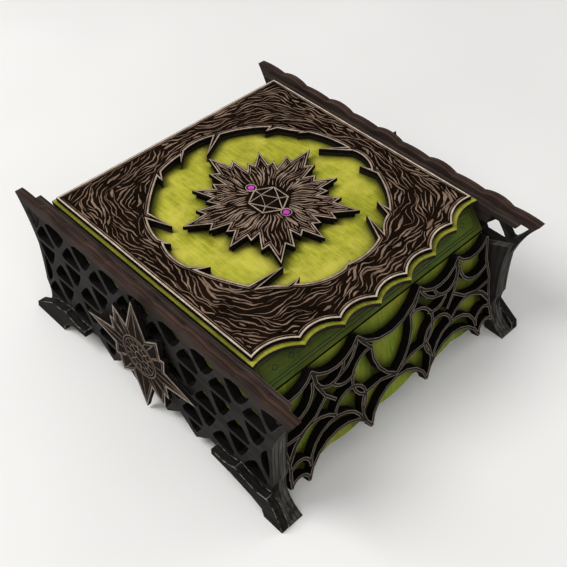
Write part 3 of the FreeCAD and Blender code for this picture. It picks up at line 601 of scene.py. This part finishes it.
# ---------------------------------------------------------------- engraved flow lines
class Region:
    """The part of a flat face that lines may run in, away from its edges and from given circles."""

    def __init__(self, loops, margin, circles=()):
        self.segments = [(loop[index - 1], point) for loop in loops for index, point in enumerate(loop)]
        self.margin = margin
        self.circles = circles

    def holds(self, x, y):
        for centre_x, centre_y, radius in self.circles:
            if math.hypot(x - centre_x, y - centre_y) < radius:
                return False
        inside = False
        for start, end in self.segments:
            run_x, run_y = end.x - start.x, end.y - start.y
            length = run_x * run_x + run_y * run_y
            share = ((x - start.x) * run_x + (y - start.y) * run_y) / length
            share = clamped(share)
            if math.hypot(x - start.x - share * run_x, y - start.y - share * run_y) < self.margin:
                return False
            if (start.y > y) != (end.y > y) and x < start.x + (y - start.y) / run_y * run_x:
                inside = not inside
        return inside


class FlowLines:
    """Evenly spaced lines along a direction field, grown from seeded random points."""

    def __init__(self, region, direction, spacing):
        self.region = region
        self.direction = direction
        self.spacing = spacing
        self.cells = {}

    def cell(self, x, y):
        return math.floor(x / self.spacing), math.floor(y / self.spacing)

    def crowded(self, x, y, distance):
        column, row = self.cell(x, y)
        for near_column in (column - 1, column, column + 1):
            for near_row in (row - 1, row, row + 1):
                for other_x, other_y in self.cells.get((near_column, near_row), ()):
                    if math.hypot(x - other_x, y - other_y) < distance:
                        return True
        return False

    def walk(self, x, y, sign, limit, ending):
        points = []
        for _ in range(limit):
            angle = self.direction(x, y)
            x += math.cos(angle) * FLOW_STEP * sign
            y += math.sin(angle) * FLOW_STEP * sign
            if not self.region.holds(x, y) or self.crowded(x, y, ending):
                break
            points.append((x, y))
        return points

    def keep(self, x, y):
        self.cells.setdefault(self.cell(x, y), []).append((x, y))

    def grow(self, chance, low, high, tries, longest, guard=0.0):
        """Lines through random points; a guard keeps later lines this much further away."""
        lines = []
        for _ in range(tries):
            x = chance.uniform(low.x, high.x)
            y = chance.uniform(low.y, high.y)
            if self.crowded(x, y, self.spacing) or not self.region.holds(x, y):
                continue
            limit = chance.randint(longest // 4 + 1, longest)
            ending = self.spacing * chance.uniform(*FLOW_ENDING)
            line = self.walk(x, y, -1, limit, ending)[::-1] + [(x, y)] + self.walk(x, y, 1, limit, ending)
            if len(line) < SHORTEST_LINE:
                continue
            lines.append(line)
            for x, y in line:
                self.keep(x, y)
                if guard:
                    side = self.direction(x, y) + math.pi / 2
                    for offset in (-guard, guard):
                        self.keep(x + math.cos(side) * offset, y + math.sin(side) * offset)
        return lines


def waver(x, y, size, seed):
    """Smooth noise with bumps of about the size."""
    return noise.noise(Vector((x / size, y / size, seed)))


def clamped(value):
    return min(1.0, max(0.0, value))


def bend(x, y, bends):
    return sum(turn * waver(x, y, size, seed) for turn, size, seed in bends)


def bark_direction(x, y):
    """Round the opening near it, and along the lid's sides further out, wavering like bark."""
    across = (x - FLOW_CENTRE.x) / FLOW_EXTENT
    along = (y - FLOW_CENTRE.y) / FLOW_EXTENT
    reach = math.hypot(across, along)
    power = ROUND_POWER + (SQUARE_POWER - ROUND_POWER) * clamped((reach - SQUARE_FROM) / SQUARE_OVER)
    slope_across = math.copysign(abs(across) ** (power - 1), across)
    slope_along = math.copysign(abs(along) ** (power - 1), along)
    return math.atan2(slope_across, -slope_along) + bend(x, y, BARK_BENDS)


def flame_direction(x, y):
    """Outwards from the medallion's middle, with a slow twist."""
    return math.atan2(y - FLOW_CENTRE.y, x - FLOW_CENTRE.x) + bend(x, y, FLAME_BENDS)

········

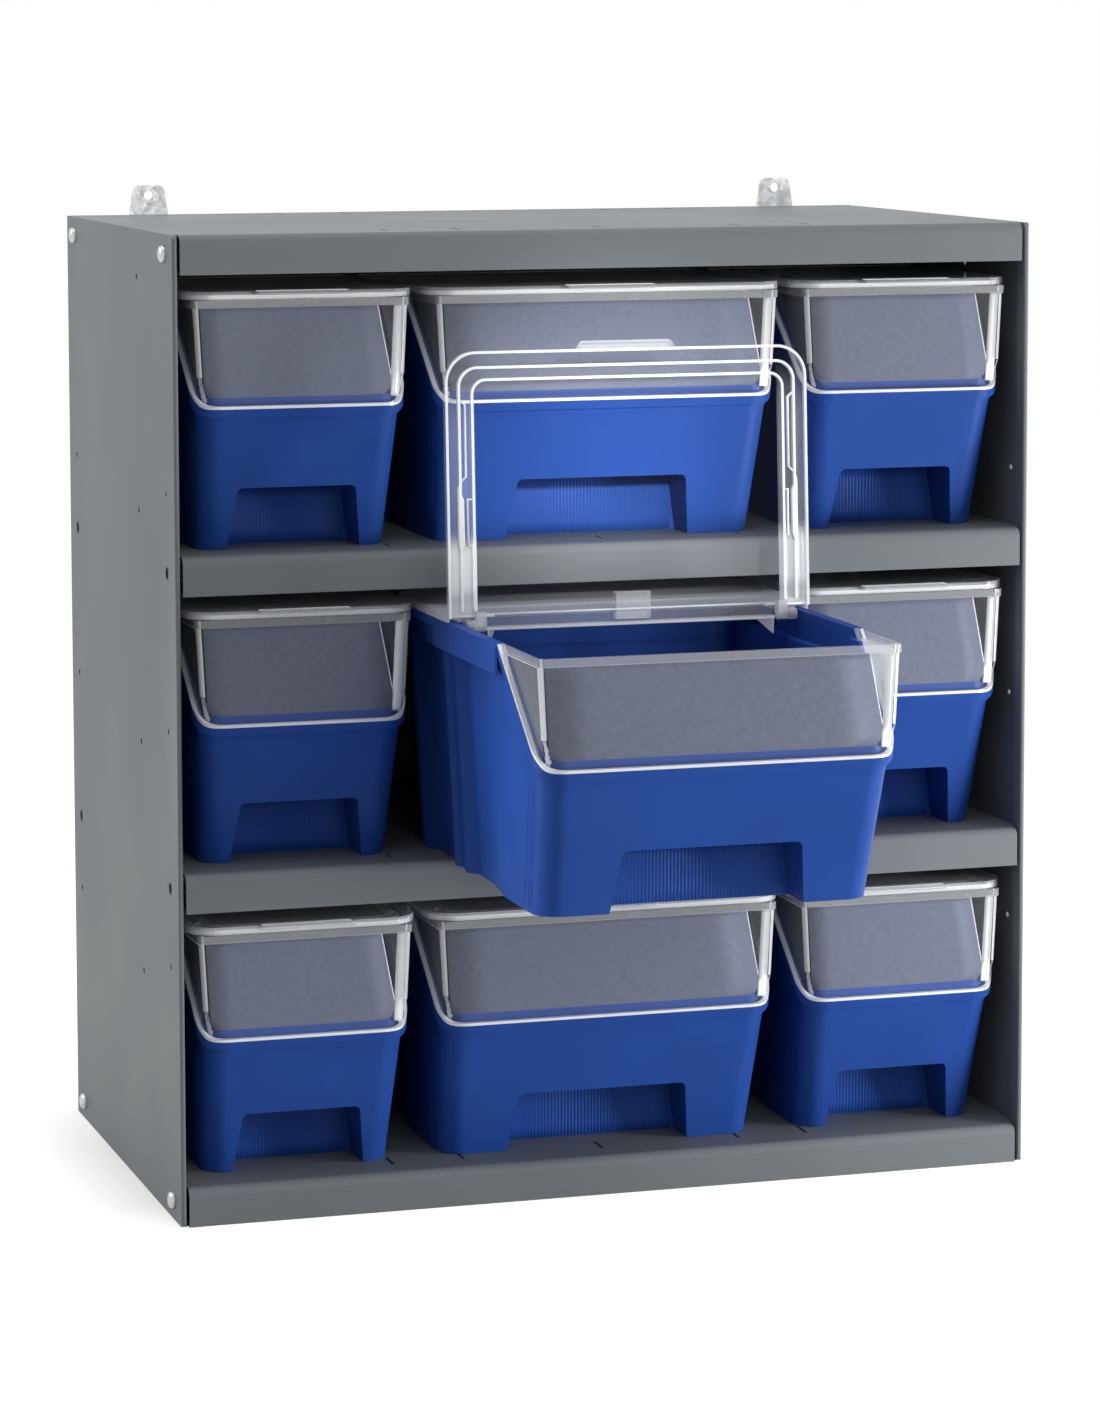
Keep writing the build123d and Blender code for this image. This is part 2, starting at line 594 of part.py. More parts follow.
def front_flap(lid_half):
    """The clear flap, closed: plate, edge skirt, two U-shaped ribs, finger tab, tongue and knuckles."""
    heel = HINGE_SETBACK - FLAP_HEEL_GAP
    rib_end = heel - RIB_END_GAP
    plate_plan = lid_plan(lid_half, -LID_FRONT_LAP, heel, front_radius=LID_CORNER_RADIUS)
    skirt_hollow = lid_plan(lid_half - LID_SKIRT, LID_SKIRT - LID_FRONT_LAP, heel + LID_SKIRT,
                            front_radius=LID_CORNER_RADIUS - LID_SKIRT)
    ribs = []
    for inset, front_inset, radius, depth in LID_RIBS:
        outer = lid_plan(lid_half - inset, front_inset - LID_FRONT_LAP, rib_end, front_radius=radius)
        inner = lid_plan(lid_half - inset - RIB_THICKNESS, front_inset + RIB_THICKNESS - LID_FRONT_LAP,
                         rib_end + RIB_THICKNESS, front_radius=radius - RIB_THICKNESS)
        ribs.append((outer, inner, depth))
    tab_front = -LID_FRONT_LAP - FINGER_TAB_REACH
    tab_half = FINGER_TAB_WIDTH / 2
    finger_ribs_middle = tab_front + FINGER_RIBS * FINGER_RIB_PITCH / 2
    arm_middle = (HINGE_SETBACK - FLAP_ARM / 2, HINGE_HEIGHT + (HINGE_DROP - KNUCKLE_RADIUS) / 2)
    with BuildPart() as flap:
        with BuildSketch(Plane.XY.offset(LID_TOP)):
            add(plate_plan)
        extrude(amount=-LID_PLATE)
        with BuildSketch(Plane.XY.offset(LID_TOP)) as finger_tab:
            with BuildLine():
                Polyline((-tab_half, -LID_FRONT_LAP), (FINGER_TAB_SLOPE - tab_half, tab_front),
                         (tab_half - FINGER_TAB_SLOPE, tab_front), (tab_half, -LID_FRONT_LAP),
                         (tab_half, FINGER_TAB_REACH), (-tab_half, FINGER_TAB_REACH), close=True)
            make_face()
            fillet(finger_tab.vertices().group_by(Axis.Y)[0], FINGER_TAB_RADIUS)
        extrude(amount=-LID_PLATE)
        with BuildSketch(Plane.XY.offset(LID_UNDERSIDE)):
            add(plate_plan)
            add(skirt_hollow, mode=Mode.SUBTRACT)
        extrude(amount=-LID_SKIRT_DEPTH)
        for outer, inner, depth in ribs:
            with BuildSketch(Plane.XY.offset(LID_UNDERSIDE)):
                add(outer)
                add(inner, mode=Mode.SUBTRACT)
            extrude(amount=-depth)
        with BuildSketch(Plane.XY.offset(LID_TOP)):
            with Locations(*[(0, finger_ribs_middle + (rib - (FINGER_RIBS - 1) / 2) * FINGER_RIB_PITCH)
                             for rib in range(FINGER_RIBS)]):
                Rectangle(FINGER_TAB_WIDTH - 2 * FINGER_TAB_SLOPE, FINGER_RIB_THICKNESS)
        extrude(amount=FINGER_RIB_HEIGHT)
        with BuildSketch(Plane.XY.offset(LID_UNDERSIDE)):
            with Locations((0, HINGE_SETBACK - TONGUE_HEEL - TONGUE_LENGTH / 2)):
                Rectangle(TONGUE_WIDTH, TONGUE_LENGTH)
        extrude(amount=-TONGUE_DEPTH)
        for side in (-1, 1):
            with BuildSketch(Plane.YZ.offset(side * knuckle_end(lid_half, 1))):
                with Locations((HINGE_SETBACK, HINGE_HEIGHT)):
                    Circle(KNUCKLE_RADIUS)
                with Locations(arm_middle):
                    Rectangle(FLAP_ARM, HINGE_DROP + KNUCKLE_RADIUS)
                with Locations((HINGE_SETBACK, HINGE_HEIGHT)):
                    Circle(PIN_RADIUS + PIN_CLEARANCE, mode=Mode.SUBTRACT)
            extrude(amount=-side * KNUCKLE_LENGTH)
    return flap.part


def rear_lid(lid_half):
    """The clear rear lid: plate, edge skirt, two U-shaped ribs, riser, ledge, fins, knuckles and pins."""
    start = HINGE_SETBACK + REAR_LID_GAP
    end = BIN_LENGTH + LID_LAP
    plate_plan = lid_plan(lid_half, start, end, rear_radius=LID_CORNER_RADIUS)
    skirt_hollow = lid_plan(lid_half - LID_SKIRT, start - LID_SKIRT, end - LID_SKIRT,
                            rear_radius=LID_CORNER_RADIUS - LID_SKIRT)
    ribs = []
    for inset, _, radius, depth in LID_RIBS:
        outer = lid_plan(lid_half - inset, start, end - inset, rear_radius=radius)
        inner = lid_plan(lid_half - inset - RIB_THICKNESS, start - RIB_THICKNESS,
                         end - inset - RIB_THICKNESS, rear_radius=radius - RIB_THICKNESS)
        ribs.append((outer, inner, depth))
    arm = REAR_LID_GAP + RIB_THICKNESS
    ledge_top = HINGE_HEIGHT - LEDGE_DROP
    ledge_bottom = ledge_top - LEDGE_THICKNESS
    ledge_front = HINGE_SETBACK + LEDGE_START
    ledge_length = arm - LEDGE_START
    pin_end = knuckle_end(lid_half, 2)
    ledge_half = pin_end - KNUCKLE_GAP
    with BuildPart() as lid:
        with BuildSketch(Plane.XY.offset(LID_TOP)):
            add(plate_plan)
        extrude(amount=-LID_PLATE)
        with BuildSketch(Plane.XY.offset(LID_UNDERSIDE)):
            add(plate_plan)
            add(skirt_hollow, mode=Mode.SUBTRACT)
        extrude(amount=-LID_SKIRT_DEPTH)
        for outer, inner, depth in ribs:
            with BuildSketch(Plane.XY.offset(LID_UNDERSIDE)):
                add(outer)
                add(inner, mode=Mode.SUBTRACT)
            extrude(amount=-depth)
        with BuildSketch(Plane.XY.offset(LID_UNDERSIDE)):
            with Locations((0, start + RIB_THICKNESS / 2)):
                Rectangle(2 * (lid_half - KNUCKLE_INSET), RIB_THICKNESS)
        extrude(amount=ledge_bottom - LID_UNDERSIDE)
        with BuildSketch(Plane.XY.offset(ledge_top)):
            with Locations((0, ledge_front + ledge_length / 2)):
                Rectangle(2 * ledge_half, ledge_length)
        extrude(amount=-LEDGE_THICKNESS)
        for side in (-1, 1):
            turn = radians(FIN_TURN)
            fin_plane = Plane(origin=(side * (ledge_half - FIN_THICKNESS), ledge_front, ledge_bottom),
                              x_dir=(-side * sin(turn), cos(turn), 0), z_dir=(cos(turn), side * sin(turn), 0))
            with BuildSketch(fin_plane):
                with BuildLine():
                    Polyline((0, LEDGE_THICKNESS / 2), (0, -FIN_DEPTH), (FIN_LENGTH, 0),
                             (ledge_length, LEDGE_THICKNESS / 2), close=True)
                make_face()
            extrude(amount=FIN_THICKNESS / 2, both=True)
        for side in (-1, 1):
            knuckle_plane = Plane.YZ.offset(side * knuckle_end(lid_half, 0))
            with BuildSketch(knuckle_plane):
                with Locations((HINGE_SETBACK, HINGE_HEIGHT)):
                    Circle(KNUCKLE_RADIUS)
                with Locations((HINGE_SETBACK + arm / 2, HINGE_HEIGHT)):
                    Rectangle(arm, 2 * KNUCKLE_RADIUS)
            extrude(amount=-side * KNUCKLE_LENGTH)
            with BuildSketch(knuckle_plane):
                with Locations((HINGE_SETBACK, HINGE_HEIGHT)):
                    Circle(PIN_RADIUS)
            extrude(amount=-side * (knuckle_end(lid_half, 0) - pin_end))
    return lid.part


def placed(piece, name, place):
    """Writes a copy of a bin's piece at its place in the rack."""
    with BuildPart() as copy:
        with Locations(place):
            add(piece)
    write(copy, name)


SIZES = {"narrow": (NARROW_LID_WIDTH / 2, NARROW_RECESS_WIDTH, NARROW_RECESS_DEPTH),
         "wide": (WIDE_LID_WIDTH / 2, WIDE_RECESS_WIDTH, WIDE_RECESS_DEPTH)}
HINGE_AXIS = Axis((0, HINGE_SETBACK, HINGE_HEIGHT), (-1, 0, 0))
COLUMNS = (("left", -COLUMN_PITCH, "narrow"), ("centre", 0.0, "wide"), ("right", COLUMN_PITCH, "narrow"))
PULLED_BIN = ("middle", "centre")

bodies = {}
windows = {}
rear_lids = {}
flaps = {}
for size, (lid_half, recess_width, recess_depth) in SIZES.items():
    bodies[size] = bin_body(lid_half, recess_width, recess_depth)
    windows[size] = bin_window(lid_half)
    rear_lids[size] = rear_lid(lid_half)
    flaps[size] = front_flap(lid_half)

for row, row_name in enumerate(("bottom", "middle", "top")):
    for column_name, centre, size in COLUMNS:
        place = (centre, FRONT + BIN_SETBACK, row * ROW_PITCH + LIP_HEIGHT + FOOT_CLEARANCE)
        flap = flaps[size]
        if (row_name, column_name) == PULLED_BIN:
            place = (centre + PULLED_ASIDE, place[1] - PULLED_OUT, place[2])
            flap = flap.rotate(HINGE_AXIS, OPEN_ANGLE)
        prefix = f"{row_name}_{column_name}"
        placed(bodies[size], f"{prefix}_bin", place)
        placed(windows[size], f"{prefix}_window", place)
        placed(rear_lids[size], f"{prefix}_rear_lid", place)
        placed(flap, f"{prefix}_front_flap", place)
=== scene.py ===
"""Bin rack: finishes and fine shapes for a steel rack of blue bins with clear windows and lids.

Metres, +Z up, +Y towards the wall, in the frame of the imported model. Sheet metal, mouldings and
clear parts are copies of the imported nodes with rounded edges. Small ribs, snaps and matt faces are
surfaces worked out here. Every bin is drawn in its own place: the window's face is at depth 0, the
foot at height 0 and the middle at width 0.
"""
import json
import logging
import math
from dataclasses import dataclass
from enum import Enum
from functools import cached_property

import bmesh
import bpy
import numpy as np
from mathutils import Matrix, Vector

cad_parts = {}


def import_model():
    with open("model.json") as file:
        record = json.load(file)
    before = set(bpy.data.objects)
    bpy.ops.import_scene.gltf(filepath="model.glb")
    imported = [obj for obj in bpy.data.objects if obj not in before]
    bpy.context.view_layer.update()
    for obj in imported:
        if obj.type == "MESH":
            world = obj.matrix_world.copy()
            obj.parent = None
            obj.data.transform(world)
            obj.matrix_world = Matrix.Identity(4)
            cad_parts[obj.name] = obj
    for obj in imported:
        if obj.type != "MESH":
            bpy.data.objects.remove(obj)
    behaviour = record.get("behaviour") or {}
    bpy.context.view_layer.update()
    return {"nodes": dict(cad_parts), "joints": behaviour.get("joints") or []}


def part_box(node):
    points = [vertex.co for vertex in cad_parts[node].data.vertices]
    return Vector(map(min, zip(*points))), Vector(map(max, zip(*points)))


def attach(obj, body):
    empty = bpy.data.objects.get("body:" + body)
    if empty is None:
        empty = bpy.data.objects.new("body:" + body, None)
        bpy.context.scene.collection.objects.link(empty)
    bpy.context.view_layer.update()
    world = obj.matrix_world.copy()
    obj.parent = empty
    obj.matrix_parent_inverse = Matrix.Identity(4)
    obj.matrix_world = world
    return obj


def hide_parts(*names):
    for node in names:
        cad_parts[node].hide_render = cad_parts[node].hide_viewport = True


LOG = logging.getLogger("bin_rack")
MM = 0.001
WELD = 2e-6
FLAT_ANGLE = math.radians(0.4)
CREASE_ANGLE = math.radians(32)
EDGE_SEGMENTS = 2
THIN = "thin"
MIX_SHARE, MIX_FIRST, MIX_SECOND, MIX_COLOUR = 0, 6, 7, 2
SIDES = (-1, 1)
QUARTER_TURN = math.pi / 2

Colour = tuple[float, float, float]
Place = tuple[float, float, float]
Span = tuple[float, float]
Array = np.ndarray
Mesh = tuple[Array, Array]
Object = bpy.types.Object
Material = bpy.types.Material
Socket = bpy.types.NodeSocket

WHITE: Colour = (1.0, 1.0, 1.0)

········

■ WHAT YOU NEED TO DO ■
Retype only what lies between the line bearing "for row, row_name" and the line bearing "bpy.data.objects.remove(obj)", keeping both of those lines.

■ REPLY TO THE EXERCISE ■
for row, row_name in enumerate(("bottom", "middle", "top")):
    for column_name, centre, size in COLUMNS:
        place = (centre, FRONT + BIN_SETBACK, row * ROW_PITCH + LIP_HEIGHT + FOOT_CLEARANCE)
        flap = flaps[size]
        if (row_name, column_name) == PULLED_BIN:
            place = (centre + PULLED_ASIDE, place[1] - PULLED_OUT, place[2])
            flap = flap.rotate(HINGE_AXIS, OPEN_ANGLE)
        prefix = f"{row_name}_{column_name}"
        placed(bodies[size], f"{prefix}_bin", place)
        placed(windows[size], f"{prefix}_window", place)
        placed(rear_lids[size], f"{prefix}_rear_lid", place)
        placed(flap, f"{prefix}_front_flap", place)
=== scene.py ===
"""Bin rack: finishes and fine shapes for a steel rack of blue bins with clear windows and lids.

Metres, +Z up, +Y towards the wall, in the frame of the imported model. Sheet metal, mouldings and
clear parts are copies of the imported nodes with rounded edges. Small ribs, snaps and matt faces are
surfaces worked out here. Every bin is drawn in its own place: the window's face is at depth 0, the
foot at height 0 and the middle at width 0.
"""
import json
import logging
import math
from dataclasses import dataclass
from enum import Enum
from functools import cached_property

import bmesh
import bpy
import numpy as np
from mathutils import Matrix, Vector

cad_parts = {}


def import_model():
    with open("model.json") as file:
        record = json.load(file)
    before = set(bpy.data.objects)
    bpy.ops.import_scene.gltf(filepath="model.glb")
    imported = [obj for obj in bpy.data.objects if obj not in before]
    bpy.context.view_layer.update()
    for obj in imported:
        if obj.type == "MESH":
            world = obj.matrix_world.copy()
            obj.parent = None
            obj.data.transform(world)
            obj.matrix_world = Matrix.Identity(4)
            cad_parts[obj.name] = obj
    for obj in imported:
        if obj.type != "MESH":
            bpy.data.objects.remove(obj)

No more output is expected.